Detectives Don’t Wear Seat Belts
Cici McNair
Center Street

Nonfiction/Memoir

If this were a novel, and Cici a character, she’d be completely unbelievable and unrealistic, with a history that defies all logic. The thing is, this isn’t a novel; it’s nonfiction. And Cici actually lived (and continues to live) this life, only changing names to protect various people of varying degrees of innocence.

Born in Mississippi, she endured some trials in her childhood that she reveals to the reader only gradually. She went on to travel the globe, even writing and reporting news for the Vatican. No small feat for a Protestant. One day, living in New York City and needing a job, she decided she wanted to be a detective. Where most people check the want ads, Cici likes to look through the Yellow Pages. That’s how she hit on the idea. She found out, fairly quickly, through cold calling and ill-advised office visits, that most private investigators in the area were retired cops and male. She stood out a mile as not one of the bunch.

The advice she got early and often was, ‘don’t work for Vinny Parco.’ Naturally, she ended up working for him. Not least because he was the one who would hire her. She went out to work a case the first day she started, and she’s never stopped. Cici found her niche in life. She loves her job, and she’s pretty good at it, too.

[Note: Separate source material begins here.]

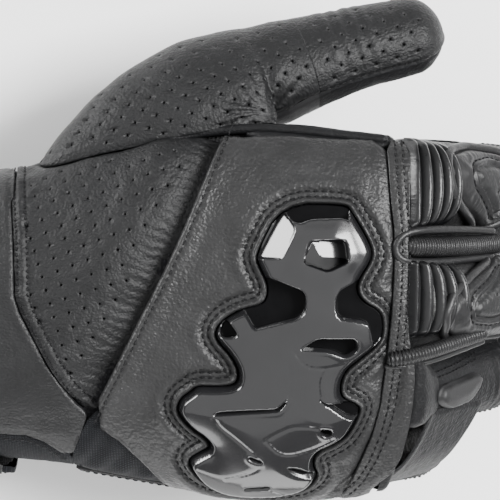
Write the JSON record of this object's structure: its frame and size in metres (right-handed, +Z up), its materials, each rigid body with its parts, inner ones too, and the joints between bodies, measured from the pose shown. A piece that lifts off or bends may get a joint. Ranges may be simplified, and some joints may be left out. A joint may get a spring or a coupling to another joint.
{
  "type": "riding glove",
  "caption": "Short right-hand motorcycle riding glove with a hard knuckle guard, perforated thumb, ribbed stretch panels, bending fingers and a wrist strap.",
  "frame": {"origin": "on the surface the glove lies on, under the middle of its box, when it rests palm down on its fingertips and cuff", "axes": "+X towards the fingertips, +Y towards the thumb, +Z up, out of the back of the hand"},
  "size_m": [0.1975, 0.133, 0.0898],
  "materials": {
    "leather": "satin goat leather, fine grain",
    "perforated_leather": "satin goat leather with small punched holes",
    "stretch_textile": "matt woven stretch textile",
    "guard_plastic": "high gloss",
    "slider_plastic": "satin",
    "moulded_rubber": "matt",
    "foam": "closed cell foam, matt",
    "lining": "soft knit",
    "hook_and_loop": "hook and loop tape"
  },
  "bodies": {
    "hand": {"dorsal_panel": "leather", "dorsal_textile": "stretch_textile", "thumb_base_panel": "perforated_leather", "cuff_back": "leather", "cuff_palm": "leather", "cuff_binding": "stretch_textile", "palm_panel": "leather", "ulnar_side_panel": "leather", "index_side_panel": "leather", "palm_reinforcement": "leather", "palm_slider": "slider_plastic", "wrist_elastic": "stretch_textile", "hand_lining": "lining", "knuckle_guard": "guard_plastic", "guard_foam": "foam", "thumb_root_back": "perforated_leather", "thumb_root_palm": "leather", "thumb_root_textile": "stretch_textile", "thumb_base_crease": "leather", "index_middle_gusset": "leather", "middle_ring_gusset": "leather", "strap_loop_patch": "hook_and_loop", "index_accordion": "leather", "middle_accordion": "leather", "ring_accordion": "leather", "little_accordion": "leather"},
    "index": {"index_back": "leather", "index_palm": "leather", "index_crease": "leather", "index_pad": "perforated_leather"},
    "index_tip": {"index_tip_back": "leather", "index_tip_palm": "leather"},
    "middle": {"middle_back": "leather", "middle_palm": "leather", "middle_crease": "leather", "middle_pad": "perforated_leather"},
    "middle_tip": {"middle_tip_back": "leather", "middle_tip_palm": "leather"},
    "ring": {"ring_back": "leather", "ring_palm": "leather", "ring_crease": "leather", "ring_pad": "moulded_rubber"},
    "ring_tip": {"ring_tip_back": "leather", "ring_tip_palm": "leather"},
    "little": {"little_back": "leather", "little_palm": "leather", "little_crease": "leather"},
    "little_tip": {"little_tip_back": "leather", "little_tip_palm": "leather"},
    "thumb": {"thumb_back": "perforated_leather", "thumb_palm": "leather", "thumb_crease": "leather"},
    "thumb_tip": {"thumb_tip_back": "perforated_leather", "thumb_tip_palm": "leather"},
    "strap": {"wrist_strap": "stretch_textile", "strap_hook_patch": "hook_and_loop", "strap_tab": "moulded_rubber"}
  },
  "joints": [
    {"name": "index_knuckle", "type": "hinge", "parent": "hand", "child": "index", "pos_m": [0.0363, 0.0163, 0.07077], "axis": [-0.0363, 0.9976, -0.0595], "range_deg": [-40, 25], "deforming": ["index_accordion"]},
    {"name": "index_middle_joint", "type": "hinge", "parent": "index", "child": "index_tip", "pos_m": [0.07227, 0.01622, 0.04742], "axis": [-0.0363, 0.9976, -0.0595], "range_deg": [-32, 35], "deforming": ["index_crease"]},
    {"name": "middle_knuckle", "type": "hinge", "parent": "hand", "child": "middle", "pos_m": [0.0384, -0.0133, 0.07406], "axis": [-0.0495, 0.9987, 0.0113], "range_deg": [-40, 25], "deforming": ["middle_accordion"]},
    {"name": "middle_middle_joint", "type": "hinge", "parent": "middle", "child": "middle_tip", "pos_m": [0.07732, -0.0111, 0.04985], "axis": [-0.0495, 0.9987, 0.0113], "range_deg": [-32, 35], "deforming": ["middle_crease"]},
    {"name": "ring_knuckle", "type": "hinge", "parent": "hand", "child": "ring", "pos_m": [0.03491, -0.038, 0.06791], "axis": [-0.0519, 0.9935, 0.1014], "range_deg": [-40, 25], "deforming": ["ring_accordion"]},
    {"name": "ring_middle_joint", "type": "hinge", "parent": "ring", "child": "ring_tip", "pos_m": [0.06691, -0.03394, 0.04442], "axis": [-0.0519, 0.9935, 0.1014], "range_deg": [-32, 35], "deforming": ["ring_crease"]},
    {"name": "little_knuckle", "type": "hinge", "parent": "hand", "child": "little", "pos_m": [0.02674, -0.0556, 0.05628], "axis": [-0.0015, 0.9886, 0.1507], "range_deg": [-40, 25], "deforming": ["little_accordion"]},
    {"name": "little_middle_joint", "type": "hinge", "parent": "little", "child": "little_tip", "pos_m": [0.04972, -0.05268, 0.03732], "axis": [-0.0015, 0.9886, 0.1507], "range_deg": [-32, 35], "deforming": ["little_crease"]},
    {"name": "thumb_knuckle", "type": "hinge", "parent": "hand", "child": "thumb", "pos_m": [0.00654, 0.04619, 0.04678], "axis": [-0.1917, 0.8026, -0.5649], "range_deg": [-12, 25], "deforming": ["thumb_base_crease"]},
    {"name": "thumb_joint", "type": "hinge", "parent": "thumb", "child": "thumb_tip", "pos_m": [0.02649, 0.05242, 0.04886], "axis": [-0.1917, 0.8026, -0.5649], "range_deg": [-7, 40], "deforming": ["thumb_crease"]},
    {"name": "strap_hinge", "type": "hinge", "parent": "hand", "child": "strap", "pos_m": [-0.06418, -0.03308, 0.00738], "axis": [0.9632, 0, 0.2689], "range_deg": [0, 110]}
  ]
}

Don’t mistake this for a ‘how to be a private detective’ instruction manual. It’s not. It’s clear, and Cici admits, that a lot of what happened was sheer luck, circumstance, and a whole lot of determination. She’s got a great writing voice, and a way of structuring her story so that, even when she skips around a bit, it’s quite easy to follow. The world private investigations is not a world of niceties, so expect some very explicit language and some seedy situations.

Not every case is laid out beginning-to-end. Most overlap, and some are left up in the air. Which, as she tells us, is what happens in real life investigating. I know I wouldn’t have made the same life choices or taken the same leaps that she did, but she’s someone I’d love to have lunch with sometime. The conversation would be fascinating.

Rating: 7 ½
September 2009
ISBN# 978-1-59995-187-4 (hardcover)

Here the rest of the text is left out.